The Football Association will decide by Monday whether the Wigan Athletic owner Dave Whelan’s recent comments about Jewish and Chinese people to the Guardian amount to racist or discriminatory language and misconduct.
The FA confirmed in a statement that Whelan had responded to its letter of Friday 21 November, which said he was under investigation and gave him three working days – to 6pm on Wednesday – to respond.
“The FA will now consider Wigan Athletic chairman Dave Whelan’s observations in relation to his recent comments, having received them by today’s 6pm deadline,” the governing body said, adding that it would make no further comment. Wigan declined to give details of Whelan’s response.
The FA has three working days to decide whether to charge Whelan under its rule E3(1) which states that people involved in football shall not act in an improper manner or bring the game into disrepute, which is aggravated if words deemed to be insulting include a reference to ethnic origin, colour, race, religion or other forms of discrimination.
The FA wrote to Whelan expressing concern at 2:15pm last Friday, following his comments after appointing Malky Mackay as Wigan’s manager.
Mackay is under FA investigation for racist and antisemitic texts exchanged while he was manager at Cardiff City with the club’s then head of recruitment, Iain Moody. The FA has said that investigation is continuing and includes examining whether the messages indicate a culture in which acts of discrimination took place at Cardiff.
When appointing Mackay, Whelan said he did not think the manager did “a lot wrong” in the texts. He said it was “nothing” to call a Chinese person a “chink,” as Mackay did of Vincent Tan, the Cardiff owner.

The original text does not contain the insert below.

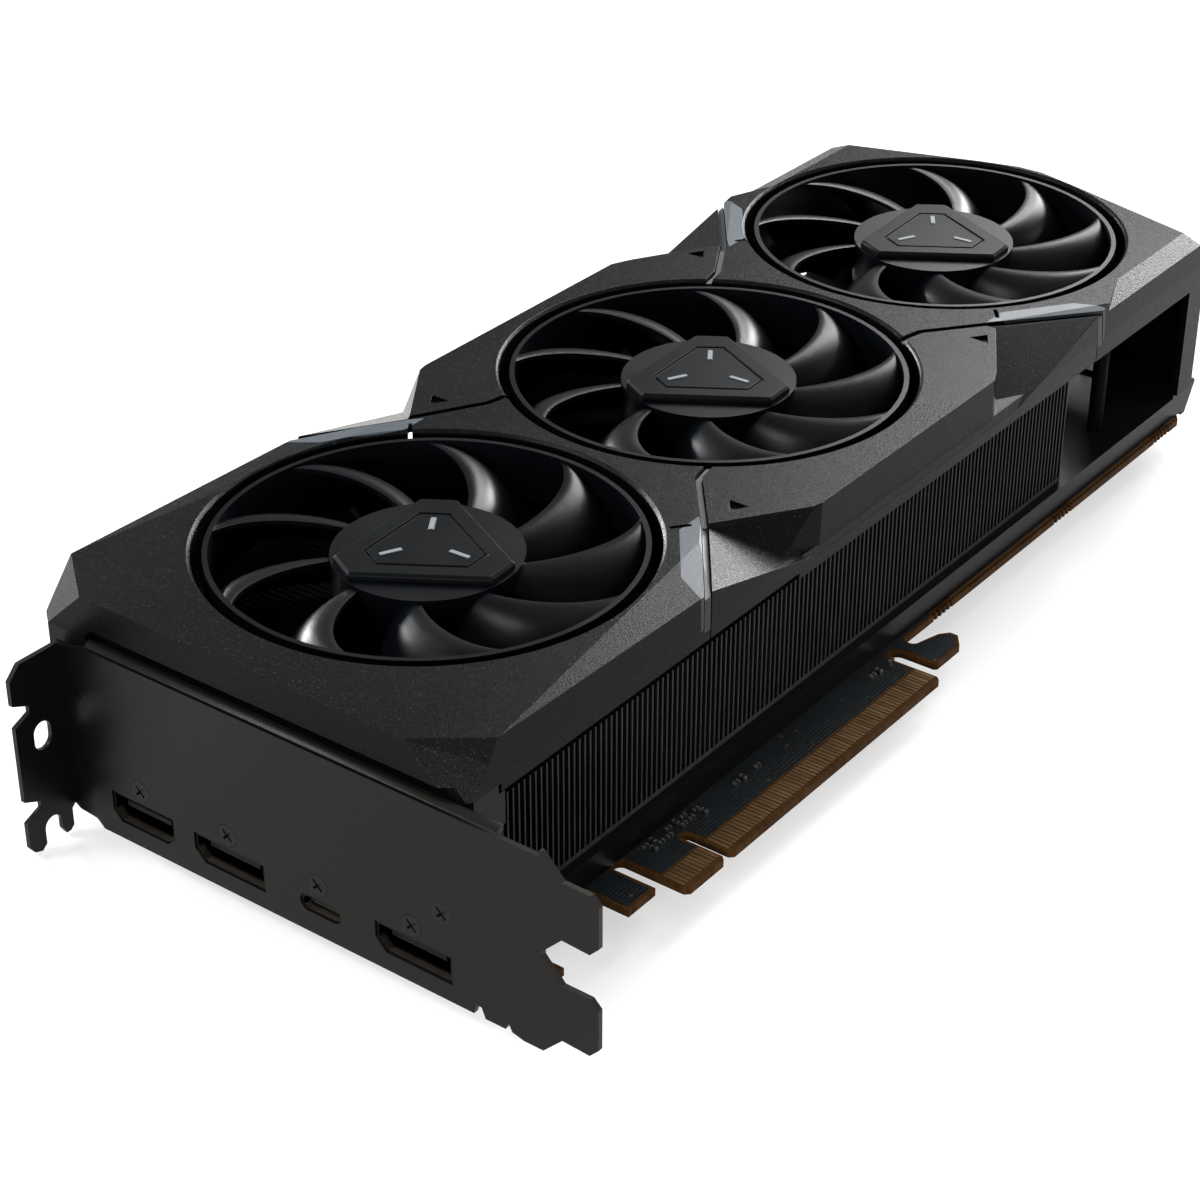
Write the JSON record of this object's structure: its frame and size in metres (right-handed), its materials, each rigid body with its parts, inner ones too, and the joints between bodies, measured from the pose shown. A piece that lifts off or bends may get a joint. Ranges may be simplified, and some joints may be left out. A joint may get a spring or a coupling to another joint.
{
  "type": "graphics card",
  "caption": "Dual-slot graphics card with axial fans that spin in a faceted shroud, a finned cooler, a slot bracket with display ports, and an edge connector.",
  "frame": {"origin": "on the outer face of the slot bracket, at the height of the circuit board's component side, 46.1 mm from the connector's free edge", "axes": "+X from the bracket to the tail along the card, +Y away from the edge connector, +Z from the board towards the fans"},
  "size_m": [0.2866, 0.1256, 0.0509],
  "materials": {
    "bracket_black": "satin",
    "screw_black": "satin",
    "port_shell": "satin",
    "board_copper": "satin",
    "mask_slate": "satin",
    "contact_gold": "satin",
    "chip_dark": "matte",
    "pad_grey": "matte",
    "choke_grey": "matte",
    "can_silver": "satin",
    "socket_black": "satin",
    "pin_tin": "satin",
    "backplate_grey": "satin",
    "spring_steel": "satin",
    "frame_dark": "satin",
    "chamber_copper": "satin",
    "fin_aluminium": "satin",
    "deck_black": "matte",
    "shroud_grey": "satin",
    "wing_grey": "satin",
    "accent_light": "satin",
    "inlay_blue": "satin",
    "rotor_black": "satin",
    "cap_grey": "satin",
    "shaft_steel": "polished",
    "stator_dark": "matte"
  },
  "bodies": {
    "card": {"io_bracket": "bracket_black", "bracket_screws": "screw_black", "port_screws": "screw_black", "hdmi_port": "port_shell", "displayport_ports": "port_shell", "usb_c_port": "port_shell", "circuit_board": "board_copper", "solder_mask": "mask_slate", "edge_contacts": "contact_gold", "edge_components": "chip_dark", "edge_component_ends": "can_silver", "gpu_package": "chip_dark", "memory_chips": "chip_dark", "thermal_pads": "pad_grey", "power_inductors": "choke_grey", "power_stages": "chip_dark", "power_capacitors": "can_silver", "fan_header": "socket_black", "power_sockets": "socket_black", "power_pins": "pin_tin", "backplate": "backplate_grey", "backplate_screws": "screw_black", "spring_bracket": "spring_steel", "spring_screws": "screw_black", "cooler_frame": "frame_dark", "vapour_chamber": "chamber_copper", "fin_stack": "fin_aluminium", "front_end_plate": "frame_dark", "fan_deck": "deck_black", "shroud_front": "shroud_grey", "shroud_rear": "shroud_grey", "wing_panel_near": "wing_grey", "wing_panel_far": "wing_grey", "accent_strips": "accent_light", "inlay_plates": "inlay_blue", "front_fan_stator": "stator_dark", "middle_fan_stator": "stator_dark", "rear_fan_stator": "stator_dark"},
    "fan_front": {"front_fan_rotor": "rotor_black", "front_fan_cap": "cap_grey", "front_fan_shaft": "shaft_steel"},
    "fan_middle": {"middle_fan_rotor": "rotor_black", "middle_fan_cap": "cap_grey", "middle_fan_shaft": "shaft_steel"},
    "fan_rear": {"rear_fan_rotor": "rotor_black", "rear_fan_cap": "cap_grey", "rear_fan_shaft": "shaft_steel"}
  },
  "joints": [
    {"name": "fan_front_spin", "type": "hinge", "parent": "card", "child": "fan_front", "pos_m": [0.05305, 0.0181, 0.0371], "axis": [0, 0, 1], "continuous": true},
    {"name": "fan_middle_spin", "type": "hinge", "parent": "card", "child": "fan_middle", "pos_m": [0.14105, 0.0181, 0.0371], "axis": [0, 0, 1], "continuous": true},
    {"name": "fan_rear_spin", "type": "hinge", "parent": "card", "child": "fan_rear", "pos_m": [0.22905, 0.0181, 0.0371], "axis": [0, 0, 1], "continuous": true}
  ]
}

That was strongly rejected by the British Chinese Project and seven Chinese cross-party political and community organisations, who called for “a fitting punishment” by the FA, saying in a statement: “We, the UK Chinese community, refute the claim that there is nothing bad about calling a person of Chinese ethnicity a “chink” – this is at best nonsense, and at worst racist.”
Whelan also said it was not antisemitic or offensive of Mackay to have said of the football agent Phil Smith: “Nothing like a Jew that sees money slipping through his fingers.”
Whelan told the Guardian this only meant Jewish people did not like losing money, like anybody. Asked if he did not think it was offensive, because the claim that Jews love money has been used as a negative stereotype, Whelan said: “Do you think Jewish people chase money a little bit more than we do?”
Asked to clarify if that was his belief, Whelan said “Jewish people do chase money more than everybody else”. He added that he did not think that was offensive at all, because Jewish people are “very shrewd people”. The FA has until 6pm on Monday to decide whether to charge Whelan, who has said he would “resign” if he is found guilty.